* Begin *
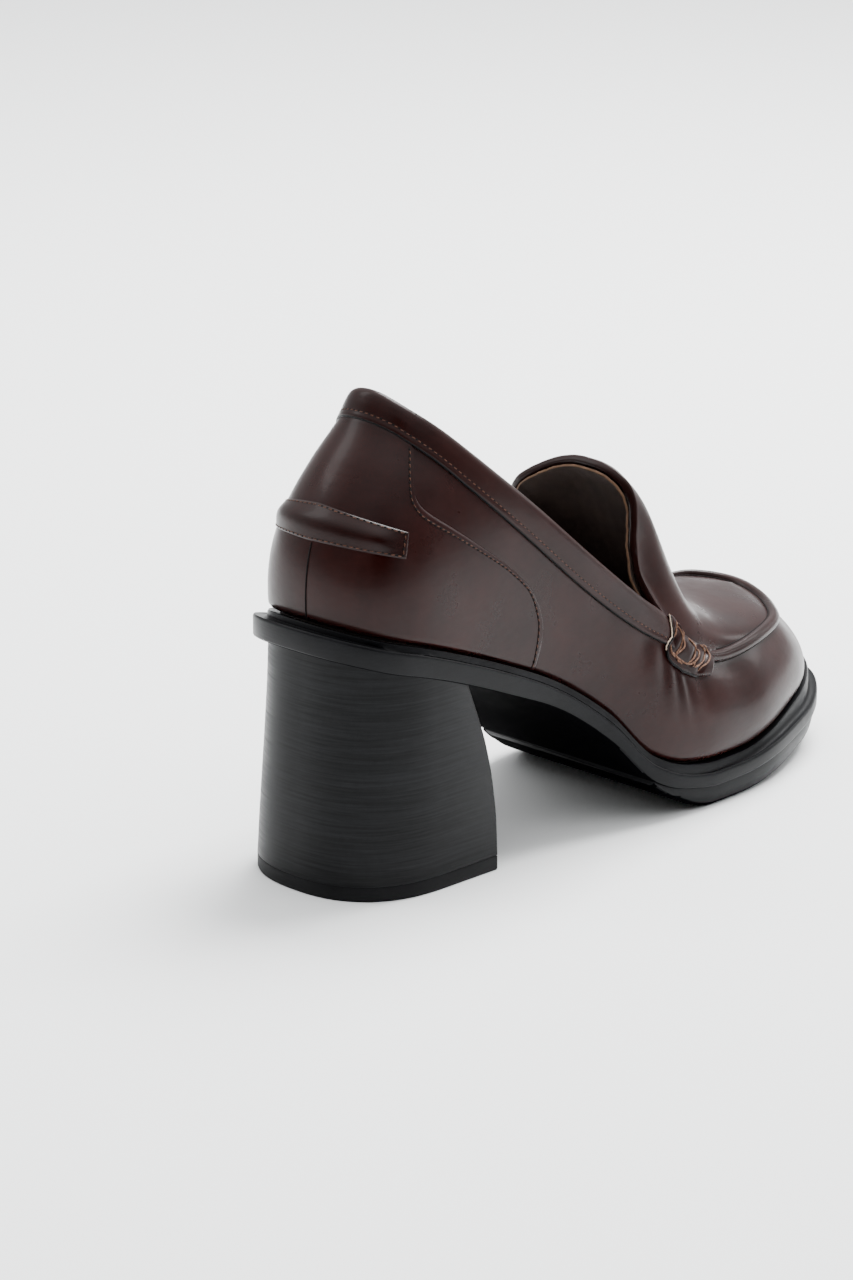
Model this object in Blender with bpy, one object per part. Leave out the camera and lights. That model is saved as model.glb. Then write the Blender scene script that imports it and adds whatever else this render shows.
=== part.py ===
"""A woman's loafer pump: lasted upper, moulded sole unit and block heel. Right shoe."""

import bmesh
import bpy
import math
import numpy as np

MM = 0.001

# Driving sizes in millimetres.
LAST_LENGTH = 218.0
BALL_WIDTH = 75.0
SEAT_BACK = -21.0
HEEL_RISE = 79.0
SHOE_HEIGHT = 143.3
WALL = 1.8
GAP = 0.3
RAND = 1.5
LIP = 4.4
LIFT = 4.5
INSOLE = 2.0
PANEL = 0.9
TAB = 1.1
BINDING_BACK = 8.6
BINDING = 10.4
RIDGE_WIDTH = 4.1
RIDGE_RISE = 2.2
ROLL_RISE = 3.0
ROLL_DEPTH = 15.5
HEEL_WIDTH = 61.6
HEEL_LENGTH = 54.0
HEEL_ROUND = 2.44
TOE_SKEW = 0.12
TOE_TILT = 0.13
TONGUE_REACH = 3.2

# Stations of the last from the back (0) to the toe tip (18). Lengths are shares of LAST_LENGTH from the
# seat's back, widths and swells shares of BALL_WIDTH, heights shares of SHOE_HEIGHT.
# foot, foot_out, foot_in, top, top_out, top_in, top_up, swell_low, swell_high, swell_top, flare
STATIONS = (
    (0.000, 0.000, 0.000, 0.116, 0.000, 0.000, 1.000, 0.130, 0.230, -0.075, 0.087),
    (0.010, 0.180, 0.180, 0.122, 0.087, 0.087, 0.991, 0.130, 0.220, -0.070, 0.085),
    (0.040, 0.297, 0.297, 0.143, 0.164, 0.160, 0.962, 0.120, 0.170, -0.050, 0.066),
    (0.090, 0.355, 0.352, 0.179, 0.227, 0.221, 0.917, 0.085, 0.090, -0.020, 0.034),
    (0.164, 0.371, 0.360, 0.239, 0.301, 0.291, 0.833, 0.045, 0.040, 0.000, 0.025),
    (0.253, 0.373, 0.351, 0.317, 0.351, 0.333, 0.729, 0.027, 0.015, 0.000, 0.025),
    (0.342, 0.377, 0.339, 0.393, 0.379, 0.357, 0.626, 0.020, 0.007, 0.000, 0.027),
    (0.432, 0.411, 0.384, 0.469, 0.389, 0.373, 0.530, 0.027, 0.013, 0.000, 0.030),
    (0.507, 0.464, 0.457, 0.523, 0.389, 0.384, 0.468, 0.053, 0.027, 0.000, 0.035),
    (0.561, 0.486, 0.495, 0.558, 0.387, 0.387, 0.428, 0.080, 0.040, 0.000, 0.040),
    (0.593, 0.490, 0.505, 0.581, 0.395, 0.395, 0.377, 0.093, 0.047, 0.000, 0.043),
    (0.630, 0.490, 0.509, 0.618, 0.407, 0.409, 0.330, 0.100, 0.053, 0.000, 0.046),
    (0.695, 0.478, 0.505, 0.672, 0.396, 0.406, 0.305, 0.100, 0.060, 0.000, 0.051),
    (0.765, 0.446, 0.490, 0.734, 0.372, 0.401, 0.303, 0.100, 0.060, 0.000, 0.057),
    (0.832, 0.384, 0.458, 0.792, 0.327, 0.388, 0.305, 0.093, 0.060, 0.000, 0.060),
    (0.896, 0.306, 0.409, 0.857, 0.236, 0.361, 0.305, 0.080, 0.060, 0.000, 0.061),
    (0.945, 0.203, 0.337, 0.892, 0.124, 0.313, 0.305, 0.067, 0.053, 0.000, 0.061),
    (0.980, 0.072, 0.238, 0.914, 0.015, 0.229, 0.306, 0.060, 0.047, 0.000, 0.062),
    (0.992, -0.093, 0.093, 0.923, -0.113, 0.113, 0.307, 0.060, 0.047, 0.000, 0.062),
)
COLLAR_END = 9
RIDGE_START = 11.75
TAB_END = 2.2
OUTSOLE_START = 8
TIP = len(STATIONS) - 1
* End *
=== AIM OF THE TASK ===
Set down the listing above in full, please, exactly as it appears.

=== TASK RESPONSE ===
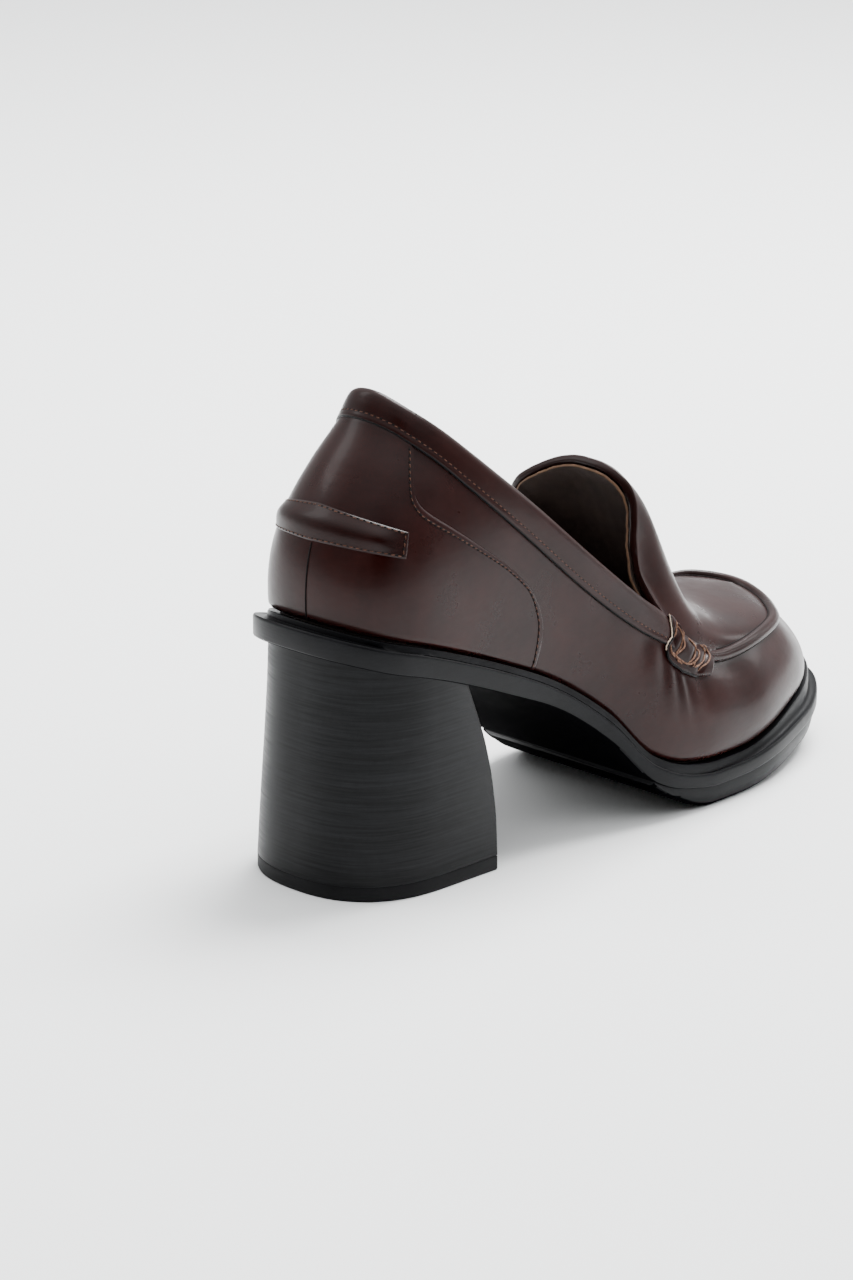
Model this object in Blender with bpy, one object per part. Leave out the camera and lights. That model is saved as model.glb. Then write the Blender scene script that imports it and adds whatever else this render shows.
=== part.py ===
"""A woman's loafer pump: lasted upper, moulded sole unit and block heel. Right shoe."""

import bmesh
import bpy
import math
import numpy as np

MM = 0.001

# Driving sizes in millimetres.
LAST_LENGTH = 218.0
BALL_WIDTH = 75.0
SEAT_BACK = -21.0
HEEL_RISE = 79.0
SHOE_HEIGHT = 143.3
WALL = 1.8
GAP = 0.3
RAND = 1.5
LIP = 4.4
LIFT = 4.5
INSOLE = 2.0
PANEL = 0.9
TAB = 1.1
BINDING_BACK = 8.6
BINDING = 10.4
RIDGE_WIDTH = 4.1
RIDGE_RISE = 2.2
ROLL_RISE = 3.0
ROLL_DEPTH = 15.5
HEEL_WIDTH = 61.6
HEEL_LENGTH = 54.0
HEEL_ROUND = 2.44
TOE_SKEW = 0.12
TOE_TILT = 0.13
TONGUE_REACH = 3.2

# Stations of the last from the back (0) to the toe tip (18). Lengths are shares of LAST_LENGTH from the
# seat's back, widths and swells shares of BALL_WIDTH, heights shares of SHOE_HEIGHT.
# foot, foot_out, foot_in, top, top_out, top_in, top_up, swell_low, swell_high, swell_top, flare
STATIONS = (
    (0.000, 0.000, 0.000, 0.116, 0.000, 0.000, 1.000, 0.130, 0.230, -0.075, 0.087),
    (0.010, 0.180, 0.180, 0.122, 0.087, 0.087, 0.991, 0.130, 0.220, -0.070, 0.085),
    (0.040, 0.297, 0.297, 0.143, 0.164, 0.160, 0.962, 0.120, 0.170, -0.050, 0.066),
    (0.090, 0.355, 0.352, 0.179, 0.227, 0.221, 0.917, 0.085, 0.090, -0.020, 0.034),
    (0.164, 0.371, 0.360, 0.239, 0.301, 0.291, 0.833, 0.045, 0.040, 0.000, 0.025),
    (0.253, 0.373, 0.351, 0.317, 0.351, 0.333, 0.729, 0.027, 0.015, 0.000, 0.025),
    (0.342, 0.377, 0.339, 0.393, 0.379, 0.357, 0.626, 0.020, 0.007, 0.000, 0.027),
    (0.432, 0.411, 0.384, 0.469, 0.389, 0.373, 0.530, 0.027, 0.013, 0.000, 0.030),
    (0.507, 0.464, 0.457, 0.523, 0.389, 0.384, 0.468, 0.053, 0.027, 0.000, 0.035),
    (0.561, 0.486, 0.495, 0.558, 0.387, 0.387, 0.428, 0.080, 0.040, 0.000, 0.040),
    (0.593, 0.490, 0.505, 0.581, 0.395, 0.395, 0.377, 0.093, 0.047, 0.000, 0.043),
    (0.630, 0.490, 0.509, 0.618, 0.407, 0.409, 0.330, 0.100, 0.053, 0.000, 0.046),
    (0.695, 0.478, 0.505, 0.672, 0.396, 0.406, 0.305, 0.100, 0.060, 0.000, 0.051),
    (0.765, 0.446, 0.490, 0.734, 0.372, 0.401, 0.303, 0.100, 0.060, 0.000, 0.057),
    (0.832, 0.384, 0.458, 0.792, 0.327, 0.388, 0.305, 0.093, 0.060, 0.000, 0.060),
    (0.896, 0.306, 0.409, 0.857, 0.236, 0.361, 0.305, 0.080, 0.060, 0.000, 0.061),
    (0.945, 0.203, 0.337, 0.892, 0.124, 0.313, 0.305, 0.067, 0.053, 0.000, 0.061),
    (0.980, 0.072, 0.238, 0.914, 0.015, 0.229, 0.306, 0.060, 0.047, 0.000, 0.062),
    (0.992, -0.093, 0.093, 0.923, -0.113, 0.113, 0.307, 0.060, 0.047, 0.000, 0.062),
)
COLLAR_END = 9
RIDGE_START = 11.75
TAB_END = 2.2
OUTSOLE_START = 8
TIP = len(STATIONS) - 1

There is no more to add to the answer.